• _The exercise_: Reproduce the listing below in its entirety. Change nothing.

• _Supplied information_:
>> Start
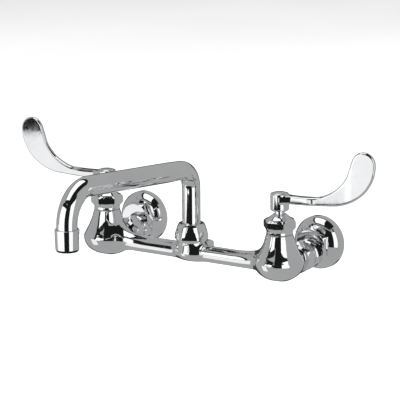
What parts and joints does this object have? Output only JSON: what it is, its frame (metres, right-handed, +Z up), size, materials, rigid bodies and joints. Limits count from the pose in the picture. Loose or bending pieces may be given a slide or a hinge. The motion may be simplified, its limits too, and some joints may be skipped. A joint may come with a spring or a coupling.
{
  "type": "wall mounted sink faucet with swing spout",
  "caption": "Chrome wall-mounted kitchen sink faucet: straight bar body on two eccentric wall flanges, swinging tubular spout with aerator, and two wrist-blade handles on quarter-turn valves.",
  "frame": {"origin": "on the wall plane, midway between the two inlets, at the height of the body's bar and of the valves' inlet axes", "axes": "+X to the right for the person at the sink (cold side), +Y into the wall, +Z up"},
  "size_m": [0.3969, 0.2832, 0.1343],
  "materials": {
    "chrome": "bright chrome plate on brass",
    "brass": "machined brass",
    "stainless_steel": "plain stainless steel",
    "rubber": "black nitrile rubber",
    "ceramic": "lapped alumina",
    "white_plastic": "moulded acetal",
    "button_face": "smooth grey button"
  },
  "bodies": {
    "body": {"valve_body": "chrome", "left_inlet_flange": "chrome", "left_inlet_washer": "rubber", "left_inlet_snap_ring": "stainless_steel", "left_coupling_nut": "chrome", "left_bonnet_nut": "chrome", "left_cartridge_housing": "brass", "left_fixed_disc": "ceramic", "left_seat_seal": "rubber", "right_inlet_flange": "chrome", "right_inlet_washer": "rubber", "right_inlet_snap_ring": "stainless_steel", "right_coupling_nut": "chrome", "right_bonnet_nut": "chrome", "right_cartridge_housing": "brass", "right_fixed_disc": "ceramic", "right_seat_seal": "rubber", "spout_nut": "chrome", "thrust_washer": "white_plastic"},
    "spout": {"spout_tube": "chrome", "swivel_sleeve": "brass", "spout_o_ring_lower": "rubber", "spout_o_ring_upper": "rubber", "aerator_shell": "chrome", "aerator_insert": "white_plastic", "aerator_washer": "rubber"},
    "left_valve": {"left_stem": "brass", "left_stem_o_ring": "rubber", "left_stem_clip": "stainless_steel", "left_turning_disc": "ceramic", "left_handle": "chrome", "left_handle_screw": "stainless_steel", "left_index_button": "button_face"},
    "right_valve": {"right_stem": "brass", "right_stem_o_ring": "rubber", "right_stem_clip": "stainless_steel", "right_turning_disc": "ceramic", "right_handle": "chrome", "right_handle_screw": "stainless_steel", "right_index_button": "button_face"}
  },
  "joints": [
    {"name": "spout_swing", "type": "hinge", "parent": "body", "child": "spout", "pos_m": [0, -0.0718, 0.016], "axis": [0, 0, 1], "range_deg": [-36, 36]},
    {"name": "left_handle_turn", "type": "hinge", "parent": "body", "child": "left_valve", "pos_m": [-0.1016, -0.0718, 0.06], "axis": [0, 0, 1], "range_deg": [0, 90]},
    {"name": "right_handle_turn", "type": "hinge", "parent": "body", "child": "right_valve", "pos_m": [0.1016, -0.0718, 0.06], "axis": [0, 0, 1], "range_deg": [-90, 0]}
  ]
}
>> End
• _Response for this exercise_:
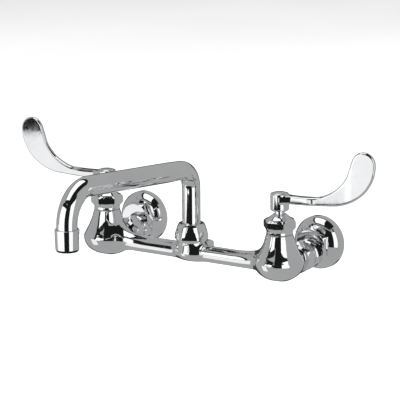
What parts and joints does this object have? Output only JSON: what it is, its frame (metres, right-handed, +Z up), size, materials, rigid bodies and joints. Limits count from the pose in the picture. Loose or bending pieces may be given a slide or a hinge. The motion may be simplified, its limits too, and some joints may be skipped. A joint may come with a spring or a coupling.
{
  "type": "wall mounted sink faucet with swing spout",
  "caption": "Chrome wall-mounted kitchen sink faucet: straight bar body on two eccentric wall flanges, swinging tubular spout with aerator, and two wrist-blade handles on quarter-turn valves.",
  "frame": {"origin": "on the wall plane, midway between the two inlets, at the height of the body's bar and of the valves' inlet axes", "axes": "+X to the right for the person at the sink (cold side), +Y into the wall, +Z up"},
  "size_m": [0.3969, 0.2832, 0.1343],
  "materials": {
    "chrome": "bright chrome plate on brass",
    "brass": "machined brass",
    "stainless_steel": "plain stainless steel",
    "rubber": "black nitrile rubber",
    "ceramic": "lapped alumina",
    "white_plastic": "moulded acetal",
    "button_face": "smooth grey button"
  },
  "bodies": {
    "body": {"valve_body": "chrome", "left_inlet_flange": "chrome", "left_inlet_washer": "rubber", "left_inlet_snap_ring": "stainless_steel", "left_coupling_nut": "chrome", "left_bonnet_nut": "chrome", "left_cartridge_housing": "brass", "left_fixed_disc": "ceramic", "left_seat_seal": "rubber", "right_inlet_flange": "chrome", "right_inlet_washer": "rubber", "right_inlet_snap_ring": "stainless_steel", "right_coupling_nut": "chrome", "right_bonnet_nut": "chrome", "right_cartridge_housing": "brass", "right_fixed_disc": "ceramic", "right_seat_seal": "rubber", "spout_nut": "chrome", "thrust_washer": "white_plastic"},
    "spout": {"spout_tube": "chrome", "swivel_sleeve": "brass", "spout_o_ring_lower": "rubber", "spout_o_ring_upper": "rubber", "aerator_shell": "chrome", "aerator_insert": "white_plastic", "aerator_washer": "rubber"},
    "left_valve": {"left_stem": "brass", "left_stem_o_ring": "rubber", "left_stem_clip": "stainless_steel", "left_turning_disc": "ceramic", "left_handle": "chrome", "left_handle_screw": "stainless_steel", "left_index_button": "button_face"},
    "right_valve": {"right_stem": "brass", "right_stem_o_ring": "rubber", "right_stem_clip": "stainless_steel", "right_turning_disc": "ceramic", "right_handle": "chrome", "right_handle_screw": "stainless_steel", "right_index_button": "button_face"}
  },
  "joints": [
    {"name": "spout_swing", "type": "hinge", "parent": "body", "child": "spout", "pos_m": [0, -0.0718, 0.016], "axis": [0, 0, 1], "range_deg": [-36, 36]},
    {"name": "left_handle_turn", "type": "hinge", "parent": "body", "child": "left_valve", "pos_m": [-0.1016, -0.0718, 0.06], "axis": [0, 0, 1], "range_deg": [0, 90]},
    {"name": "right_handle_turn", "type": "hinge", "parent": "body", "child": "right_valve", "pos_m": [0.1016, -0.0718, 0.06], "axis": [0, 0, 1], "range_deg": [-90, 0]}
  ]
}